Era o cenário adequado para acolher o presidente José Manuel Durão Barroso. Não lhe falei, por desnecessário, da transcendência do papel da Academia como instituição não apenas dedicada às letras literárias, mas comprometida com as humanidades. Seu estatuto determina culto da língua e trato da cultura.


A Academia tem consciência de que é o ativo cultural mais destacado do País.


O tempo também era festivo. Convencemo-nos, e prosseguimos empenhados na tarefa de convencer ainda mais, da reajustada imagem de D. João VI, com o registro dos duzentos anos da chegada da corte portuguesa ao Rio de Janeiro.


E me animei a mais uma vez recordar Gertrude Stein, indagando: “A que distância tem que estar uma data para que nos preocupemos com ela?”


Imaginemos se seria possível projetar, em 1808, o Brasil de hoje, a integrar o Grupo BRIC. O Brasil cuja formatação em verdadeiro Estado desponta com Tiradentes, na Vila Rica, aquela Ouro Preto que causou em Durão Barroso grande espanto e emoção ainda hoje a repercutir nos seus olhos e no seu sentimento.


É o Brasil espaço euro-atlântico, agrupamento que como Nação nascera em Guararapes – Pernambuco, num espetáculo multirracial, nativista, heróico, batizado em sangue, agregador, verdadeira diáspora ao contrário. É o Brasil que D. João VI principiou a integrar ao sistema do comércio internacional.


A globalização ocorrida também por esse meio, resultou, ao contrário do que se poderia supor, numa ardente valorização dos diversos contextos culturais em que nos abrigamos. A globalização foi fator de difusão das culturas.


Chesterton falou que “as coisas essenciais nos homens são as coisas que eles possuem em conjunto e não as que possuem separadamente” e Miguel Torga advertiu de que “é preciso ter pelo menos um palmo de ilusão”.


Qualquer dos conceitos poderia ser epígrafe para a União Européia. Não foi por inspiração desse tipo que se captou e levou adiante o interesse comum? Que se administram as desigualdades de poder? Que se dirimem controvérsias?

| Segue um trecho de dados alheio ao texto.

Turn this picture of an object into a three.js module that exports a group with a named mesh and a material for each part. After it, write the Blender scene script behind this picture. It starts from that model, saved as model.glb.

Celso Lafer, nosso confrade tão ilustre, se sente bem ao lado dos que se filiam ao pensamento de que a utopia mais concretizada na segunda metade do século 20 não foi o socialismo, mas a construção de uma Europa em paz e prosperidade.


Durão Barroso é o promotor dos seminais Acordos de Bicesse e tem cuidado, em particular, de duas frentes de ação na U.E.: a do processo de incorporação e a do tenaz esforço de adensamento. Essa “força de liberdade e solidariedade”, para dizer melhor, por dizer com as suas próprias palavras, é o que significa a U.E., como qualificado bem público internacional.


O Espaço Shengen não deve impugnar os atores comprometidos na fraternidade entre os povos. Sem cavilações isolacionistas o Brasil se comporta em relação às gentes, aberto ao sincretismo da diversidade.


Disse-lhe de que pomos os olhos nessa construção toda vez que a tessitura do Mercosul avança. Amamos o compartilhamento da cena sul-americana. Por isso, um confrade nosso, decano da Casa, José Sarney, ao seu tempo de presidente da República, fez obstinado esforço pela organização do Mercosul, tarefa que começou por logo excomungar o clima de tensão Brasil/Argentina.


Espantamo-nos com as histórias recentes que em vez de zelar, tentam desandar o clima pacífico desta parte do mundo, inclusive a querer confundir terrorismo com insurgência. E podemos bradar esse espanto pois o nosso interesse nacional só tem sentido pelo tanto que luzimos o interesse regional.